_Problem requirements_.
Below are records; please set down exactly the lines from the first through the one containing "# peel, its".

(CAD and scene scripts)
========
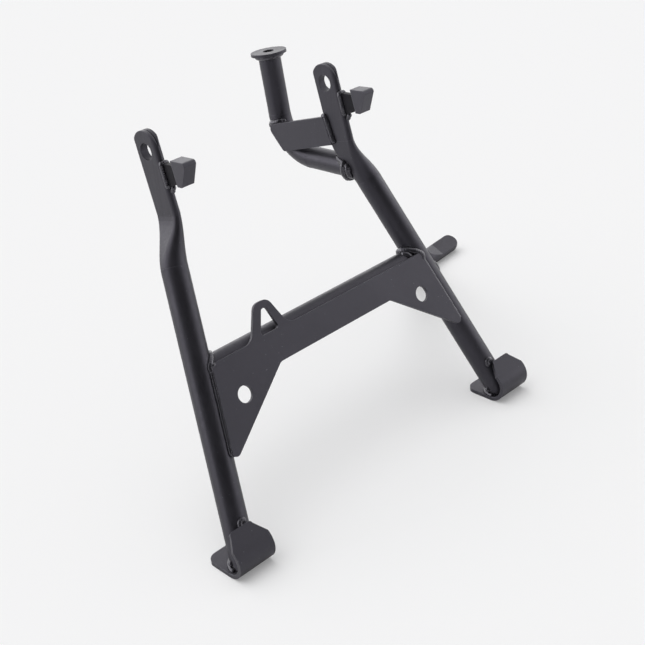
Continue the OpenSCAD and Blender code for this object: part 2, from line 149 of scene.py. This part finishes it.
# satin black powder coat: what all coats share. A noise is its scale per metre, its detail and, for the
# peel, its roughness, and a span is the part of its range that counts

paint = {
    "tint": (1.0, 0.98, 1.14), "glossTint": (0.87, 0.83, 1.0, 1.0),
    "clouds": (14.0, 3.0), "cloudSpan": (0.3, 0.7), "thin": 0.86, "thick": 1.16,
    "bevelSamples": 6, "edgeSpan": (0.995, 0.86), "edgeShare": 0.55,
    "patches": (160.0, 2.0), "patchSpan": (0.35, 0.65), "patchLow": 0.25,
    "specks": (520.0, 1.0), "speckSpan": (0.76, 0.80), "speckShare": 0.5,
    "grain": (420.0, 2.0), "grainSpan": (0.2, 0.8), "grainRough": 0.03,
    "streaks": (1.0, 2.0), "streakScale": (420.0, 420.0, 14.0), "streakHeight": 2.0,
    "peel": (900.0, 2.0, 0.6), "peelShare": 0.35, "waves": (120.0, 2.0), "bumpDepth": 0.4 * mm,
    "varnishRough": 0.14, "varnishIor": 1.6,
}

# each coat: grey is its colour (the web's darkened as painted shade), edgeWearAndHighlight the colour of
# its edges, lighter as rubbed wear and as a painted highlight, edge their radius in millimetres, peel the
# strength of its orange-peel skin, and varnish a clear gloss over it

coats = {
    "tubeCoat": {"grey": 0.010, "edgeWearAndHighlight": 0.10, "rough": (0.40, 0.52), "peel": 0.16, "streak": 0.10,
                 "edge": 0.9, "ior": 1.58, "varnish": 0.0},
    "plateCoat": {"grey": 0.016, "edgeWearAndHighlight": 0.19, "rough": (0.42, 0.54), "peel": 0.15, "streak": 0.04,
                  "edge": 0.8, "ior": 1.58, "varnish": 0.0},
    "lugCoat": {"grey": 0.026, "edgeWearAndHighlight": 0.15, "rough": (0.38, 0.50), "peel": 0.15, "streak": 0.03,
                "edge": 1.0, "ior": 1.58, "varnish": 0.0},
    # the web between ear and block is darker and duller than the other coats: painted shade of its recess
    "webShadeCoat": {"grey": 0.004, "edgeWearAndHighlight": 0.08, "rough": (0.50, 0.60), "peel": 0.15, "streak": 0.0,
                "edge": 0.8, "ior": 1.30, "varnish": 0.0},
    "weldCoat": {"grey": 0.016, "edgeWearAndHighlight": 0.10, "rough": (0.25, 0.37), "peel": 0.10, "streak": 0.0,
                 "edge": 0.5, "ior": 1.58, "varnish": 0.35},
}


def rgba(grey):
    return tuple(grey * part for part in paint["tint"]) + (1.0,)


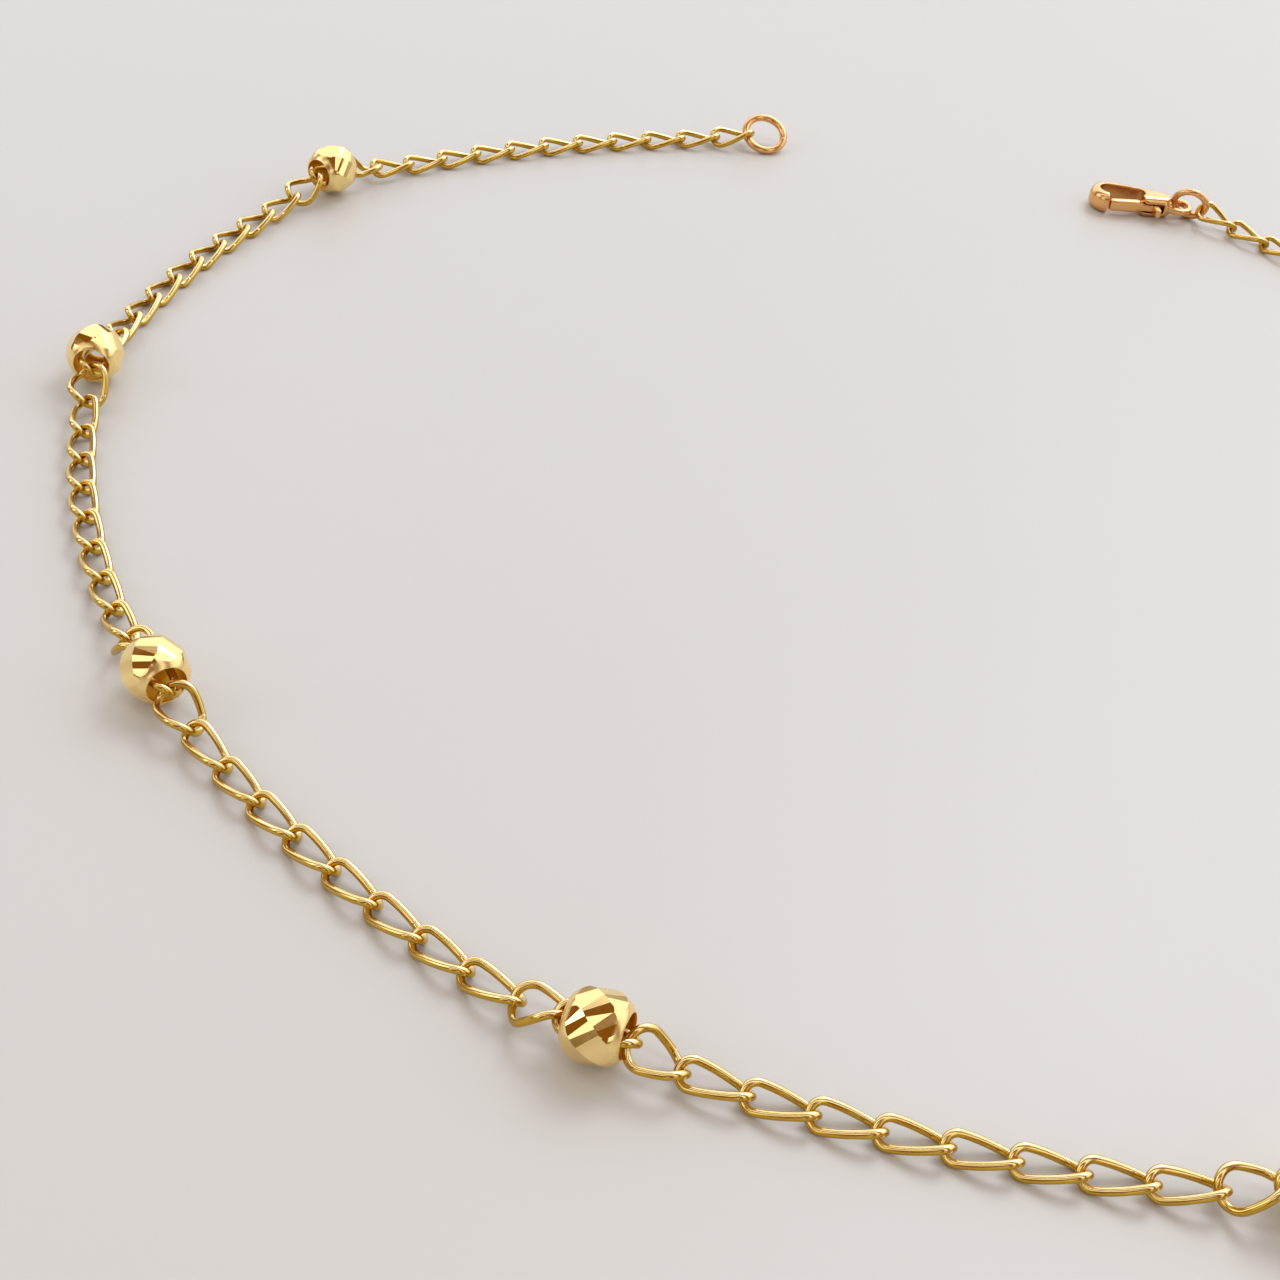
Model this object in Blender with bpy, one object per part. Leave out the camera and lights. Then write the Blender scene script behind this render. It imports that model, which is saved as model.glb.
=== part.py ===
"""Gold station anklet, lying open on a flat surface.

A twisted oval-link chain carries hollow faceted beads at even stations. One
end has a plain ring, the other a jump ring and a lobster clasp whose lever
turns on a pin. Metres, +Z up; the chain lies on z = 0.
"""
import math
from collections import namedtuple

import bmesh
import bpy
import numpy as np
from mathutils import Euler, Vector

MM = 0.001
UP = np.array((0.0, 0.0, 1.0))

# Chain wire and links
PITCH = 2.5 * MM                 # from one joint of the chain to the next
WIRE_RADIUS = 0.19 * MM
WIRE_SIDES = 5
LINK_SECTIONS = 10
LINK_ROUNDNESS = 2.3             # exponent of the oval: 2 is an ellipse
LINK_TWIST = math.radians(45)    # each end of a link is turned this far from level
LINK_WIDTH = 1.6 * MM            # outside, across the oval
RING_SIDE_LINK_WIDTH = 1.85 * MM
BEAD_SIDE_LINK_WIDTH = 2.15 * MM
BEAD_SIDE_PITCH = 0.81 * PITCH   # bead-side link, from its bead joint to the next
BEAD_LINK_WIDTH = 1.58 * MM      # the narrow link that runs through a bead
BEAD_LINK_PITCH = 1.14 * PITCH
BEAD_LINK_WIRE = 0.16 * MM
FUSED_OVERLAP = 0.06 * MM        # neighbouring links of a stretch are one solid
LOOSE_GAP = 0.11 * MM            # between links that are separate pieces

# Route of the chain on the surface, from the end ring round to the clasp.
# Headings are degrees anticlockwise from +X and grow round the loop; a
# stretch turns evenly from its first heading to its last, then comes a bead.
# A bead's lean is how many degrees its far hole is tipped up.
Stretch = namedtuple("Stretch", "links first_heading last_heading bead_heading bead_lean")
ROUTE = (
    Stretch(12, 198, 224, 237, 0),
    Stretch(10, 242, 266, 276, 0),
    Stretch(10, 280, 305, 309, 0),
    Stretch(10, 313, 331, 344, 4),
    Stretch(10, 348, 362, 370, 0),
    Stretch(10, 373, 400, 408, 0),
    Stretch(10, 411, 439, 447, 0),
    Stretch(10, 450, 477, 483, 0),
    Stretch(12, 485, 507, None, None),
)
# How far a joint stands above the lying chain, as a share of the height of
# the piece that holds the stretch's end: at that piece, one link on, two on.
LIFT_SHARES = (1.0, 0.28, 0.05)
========
_Output for this task_.
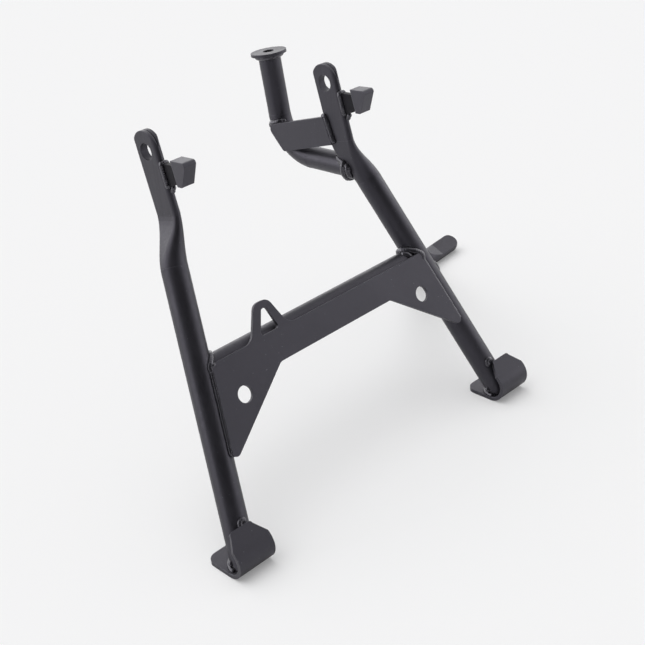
Continue the OpenSCAD and Blender code for this object: part 2, from line 149 of scene.py. This part finishes it.
# satin black powder coat: what all coats share. A noise is its scale per metre, its detail and, for the
# peel, its roughness, and a span is the part of its range that counts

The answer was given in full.